COP stands for "Conference of the Parties", and is the decision-making body for the United Nations Framework Convention on Climate Change (UNFCC). It is attended by people who signed the United Nations Framework (formed in 1994) and this is the 27th meeting.

It is a gathering of people from all over the world who join with the aim of agreeing actions to tackle the climate crisis.

In 2022 the conference will be hosted in Sharm El-Sheikh, Egypt, from 6 to 18 November.

What was the outcome of COP26? 

COP26 received a mixed reception. Andy Howard, Schroders’ Global Head of Sustainable Investment, said: “It’s certainly fair to say that what came out of COP26 was a mixed bag.” 

As he summarised after the conference, while it was intended to be something of a milestone conference, it could be argued that the overarching goal of COP26 was not met. He explained: “The plan was that individual countries would come back with more ambitious targets and goals themselves as binding commitments. There were a number of individual areas – for example around deforestation and around carbon markets – which moved forward. But in some ways the headline ambition of COP, which was to really ratchet up the levels of ambition of individual countries, has been somewhat deferred to COP27 in Egypt.”   

However there were causes for optimism. Schroders’ Group Chief Executive Peter Harrison said at the time: “A quiet revolution in environmental investment is underway. It will make a difference."

He shared his perspective on developments in natural capital and carbon markets during COP26 and why they gave him hope. Read on for Schroders’ own commitments in this area. 

In short, COP26 in Glasgow finished with a new range of agreed ambitions called “The Glasgow Climate Pact”, covered in more detail below. 

What is the Glasgow Climate Pact? 

A new global agreement was formed at last year’s conference, the Glasgow Climate Pact. The pact covers a range of ambitions including  

  • Strengthened efforts to build resilience to climate change, to curb greenhouse gas emissions and to provide necessary finance for both 
  • Reaffirmed commitments to fulfil the pledge of providing 100 billion dollars annually from developed to developing countries 
  • Agreement to work to reduce the gap between existing emission reduction plans and what is required for the rise in the global average temperature to be limited to 1.5 degrees Celsius 
  • Phase down of unabated coal power and inefficient subsidies for fossil fuel 

The agenda for COP27 is not out yet, but the next steps after the Glasgow Climate Pact from COP26 will certainly be up for discussion at COP27.  

What are the current UK COP Presidency goals?  

The UK holds the Presidency until COP27 and must deliver on the Glasgow Climate Pact. The duty of the presidency is to speed up climate action and deliver on their goals.  

The Presidency holds four main goals:  

  • Mitigation – reducing emissions to limit global warming to 1.5 degrees 
  • Collaboration – countries working together to deliver on climate action 
  • Finance – commit to climate finance goal of $100 billion  
  • Adaption – helping climate-vulnerable countries  

It’s the UK’s responsibility, along with Egypt as it takes on the next presidency, to work with governments and organisations to fulfil the goals of the Glasgow Climate Pact.  

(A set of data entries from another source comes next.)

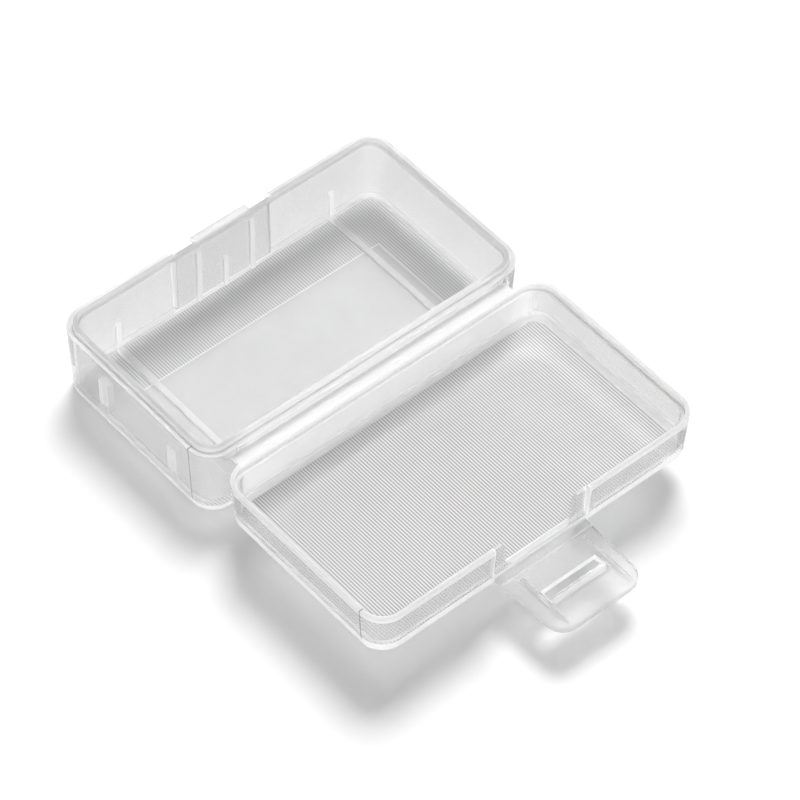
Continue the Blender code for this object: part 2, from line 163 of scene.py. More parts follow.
def climb(tree, value, low, high, to_low=0.0, to_high=1.0):
    """The output of a soft climb from to_low to to_high while a value goes from low to high."""
    node = tree.nodes.new("ShaderNodeMapRange")
    node.interpolation_type = "SMOOTHSTEP"
    node.inputs["From Min"].default_value = low
    node.inputs["From Max"].default_value = high
    node.inputs["To Min"].default_value = to_low
    node.inputs["To Max"].default_value = to_high
    tree.links.new(value, node.inputs["Value"])
    return node.outputs["Result"]


def noise(tree, place, scale, detail):
    """Cloudy noise, with so many blobs a metre."""
    node = tree.nodes.new("ShaderNodeTexNoise")
    node.inputs["Scale"].default_value = scale
    node.inputs["Detail"].default_value = detail
    tree.links.new(place, node.inputs["Vector"])
    return node.outputs["Fac"]


# %% Fine grain, and easier shadows
GRAIN_PER_METRE = 1400.0
GRAIN_DETAIL = 2.0
GRAIN_LOW = 0.3
GRAIN_HIGH = 0.7
GLOSS_FINE = 0.03
GLOSS_COARSE = 0.06
GRAIN_BUMP = 0.04
GRAIN_DEPTH = 0.02
SHADOW_CLEARNESS = 0.12


def add_grain(tree, surface, place):
    """Let fine grain change the gloss and, very faintly, the surface itself."""
    grain = noise(tree, place, GRAIN_PER_METRE, GRAIN_DETAIL)
    gloss = climb(tree, grain, GRAIN_LOW, GRAIN_HIGH, GLOSS_FINE, GLOSS_COARSE)
    tree.links.new(gloss, surface.inputs["Roughness"])
    bump = tree.nodes.new("ShaderNodeBump")
    bump.inputs["Strength"].default_value = GRAIN_BUMP
    bump.inputs["Distance"].default_value = GRAIN_DEPTH * MM
    tree.links.new(grain, bump.inputs["Height"])
    tree.links.new(bump.outputs["Normal"], surface.inputs["Normal"])


def ease_shadows(tree, surface):
    """Let a share of the lamps' light pass each surface."""
    ray = tree.nodes.new("ShaderNodeLightPath")
    loss = calculate(tree, "MULTIPLY", ray.outputs["Is Shadow Ray"], SHADOW_CLEARNESS)
    tree.links.new(calculate(tree, "SUBTRACT", 1.0, loss), surface.inputs["Alpha"])


# %% Make one hazy plastic
PLASTIC_IOR = 1.15
PLASTIC_WHITE = 0.88
RIM_CLEARNESS = 0.25
FLOW_MARKS_PER_METRE = 90.0
FLOW_DETAIL = 3.0
FLOW_LOW = 0.35
FLOW_HIGH = 0.65
FLOW_SHARE = 0.01


def hazy_plastic(name, clearness, details=None, white=PLASTIC_WHITE):
    """Plastic that lets a share of light through. Details give its haze, and its grey with painted
    light and shade, by place.
    """
    material = bpy.data.materials.new(name)
    material.use_nodes = True
    tree = material.node_tree
    surface = tree.nodes["Principled BSDF"]
    surface.inputs["Base Color"].default_value = (white, white, white, 1.0)
    surface.inputs["IOR"].default_value = PLASTIC_IOR
    place = tree.nodes.new("ShaderNodeTexCoord").outputs["Object"]
    flow = noise(tree, place, FLOW_MARKS_PER_METRE, FLOW_DETAIL)
    least, most = clearness - FLOW_SHARE, clearness + FLOW_SHARE
    clear = climb(tree, flow, FLOW_LOW, FLOW_HIGH, least, most)
    if details:
        haze, grey = details(tree, place)
        loss = calculate(tree, "MULTIPLY", haze, clearness - RIM_CLEARNESS)
        clear = calculate(tree, "SUBTRACT", clear, loss)
        tree.links.new(grey, surface.inputs["Base Color"])
    tree.links.new(clear, surface.inputs["Transmission Weight"])
    add_grain(tree, surface, place)
    ease_shadows(tree, surface)
    print("plastic:", name, "clearness:", clearness)
    return material


# %% [markdown]
# ## Where the plastic looks whiter or darker
#
# On the real case the haze isn't even. Rims, feet and the ends of the latch recess look whiter,
# because more plastic lies along the view there. The wall that the web grows from looks whiter too,
# and the tops of the floors look frosted. The shader makes these places hazier, and paints the grey
# of the feet, the recess's ends and the web's wall lighter, as painted light. This could be painted
# by hand as vertex colours. Here it is worked out from each point's own place on the case, so it
# follows the sizes above. A mask is 1 on its feature and falls softly to 0 beside it. Painted shade
# is laid on the same way: a darker grey on the walls' inner faces and over the smooth patch, and a
# thin dark upright and a dark arc on round corners, because the weak refraction can't bring those
# dark lines about.

# %% Helpers for masks
def calculate_place(tree, operation, first, second=(0.0, 0.0, 0.0)):
    """The output of one Vector Math node."""
    node = tree.nodes.new("ShaderNodeVectorMath")
    node.operation = operation
    number_or_link(tree, node.inputs[0], first)
    number_or_link(tree, node.inputs[1], second)
    return node.outputs["Value" if operation == "LENGTH" else "Vector"]


def rises(tree, value, low, high):
    """0 below low, and 1 above high."""
    return climb(tree, value, low * MM, high * MM)


def falls(tree, value, low, high):
    """1 below low, and 0 above high."""
    return climb(tree, value, low * MM, high * MM, 1.0, 0.0)


def away_from(tree, value, middle):
    """How far a value lies from a middle, to either side."""
    return calculate(tree, "ABSOLUTE", calculate(tree, "SUBTRACT", value, middle * MM))


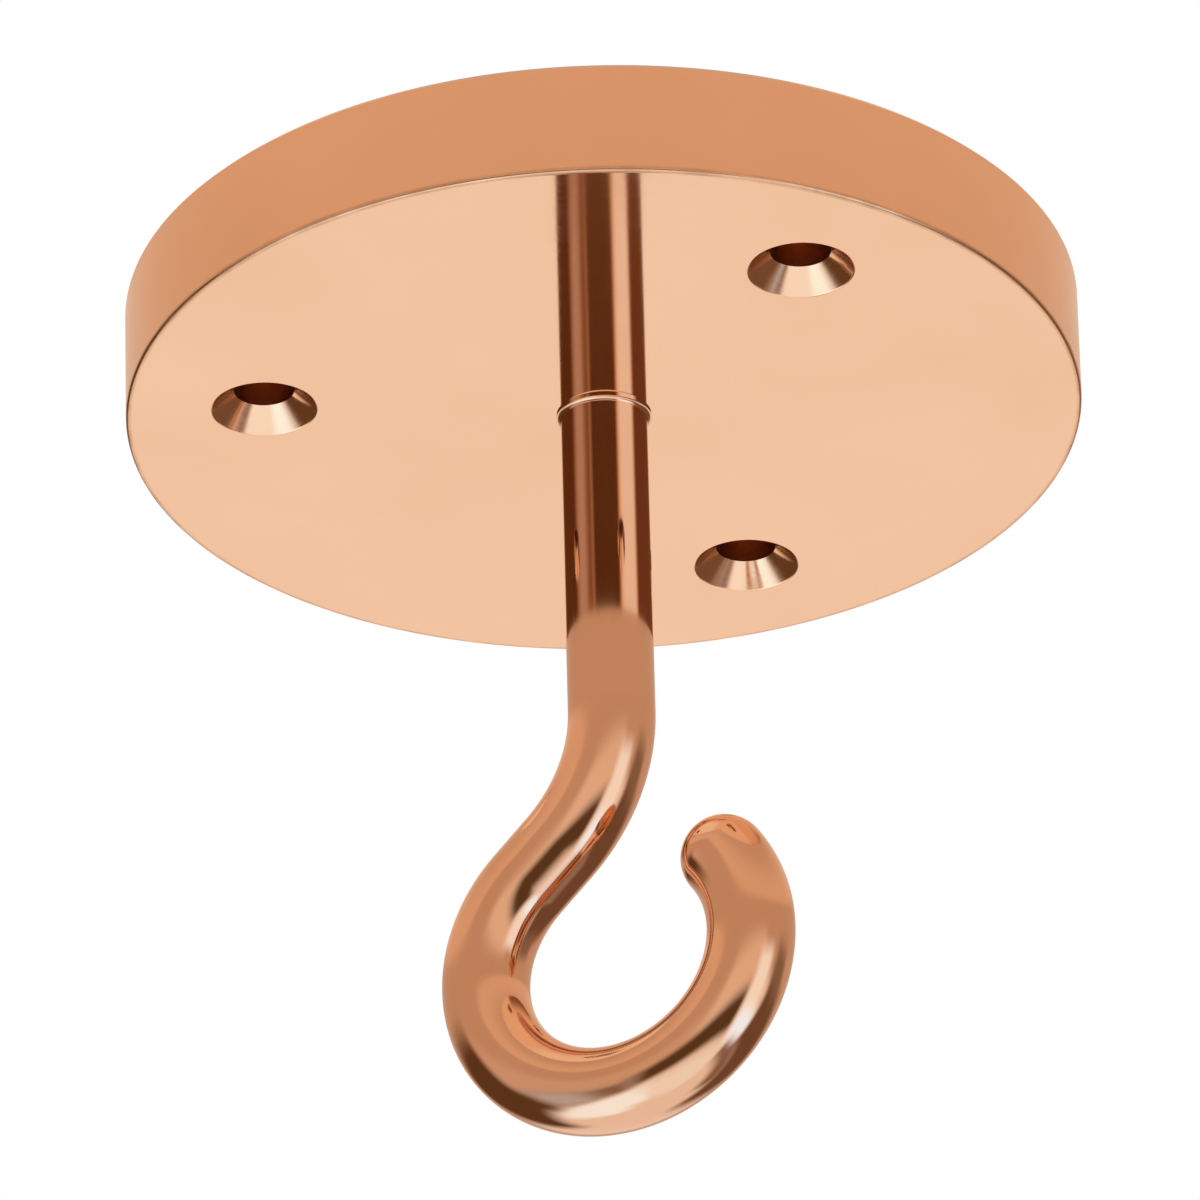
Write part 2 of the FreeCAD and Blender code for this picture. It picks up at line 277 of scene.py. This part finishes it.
def make_plate(materials):
    """The turned disc with its eased rims, its countersunk screw holes and the tapped hole."""
    skin = Skin()
    straight = math.pi
    right = straight / 2
    diagonal = right / 2

    edge_centre_radius = PLATE_RADIUS - ROOM_EDGE_RADIUS
    edge_centre_z = ROOM_Z + ROOM_EDGE_RADIUS
    room_edge = rounding(edge_centre_radius, edge_centre_z, ROOM_EDGE_RADIUS, -right, 0)
    wall_top = CEILING_Z - CEILING_EDGE_CHAMFER
    wall = [*room_edge, (PLATE_RADIUS, wall_top, 0)]
    rim_around = spokes(RIM_SIDES)
    wall_rings = lathe(skin, Vector(), wall, rim_around, POLISHED)
    back_edge = [
        (PLATE_RADIUS, wall_top, diagonal),
        (PLATE_RADIUS - CEILING_EDGE_CHAMFER, CEILING_Z, diagonal),
    ]
    back_rings = lathe(skin, Vector(), back_edge, rim_around, CUT, start=wall_rings[-1])
    room_loops = [wall_rings[0]]
    ceiling_loops = [back_rings[-1]]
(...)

What do COP summits have to do with investing?  

Investors are increasingly engaged in climate-related issues and are likely to follow COP27 with interest. While announcements could impact on their portfolios, investment decisions can also play a role in the transition.  

Last year Schroders became a signatory to the Science-Based Targets initiative (SBTi). It was also a founding member of the Net Zero Asset Manager Initiative, which launched in late 2020.  

In February this year, Schroders’ greenhouse gas emission reduction goals were formally validated by the SBTi.  

Andy Howard, Global Head of Sustainable Investment, says: “Schroders believes that in order for businesses to survive and thrive they need to adopt long-term sustainable business models. Setting ambitious targets now will catalyse change to protect and enhance business value in the long term.

“Our dedication to achieving our reduction goals is paramount to our business strategy. We believe that in tomorrow’s investment world, profits and planet are interlinked.”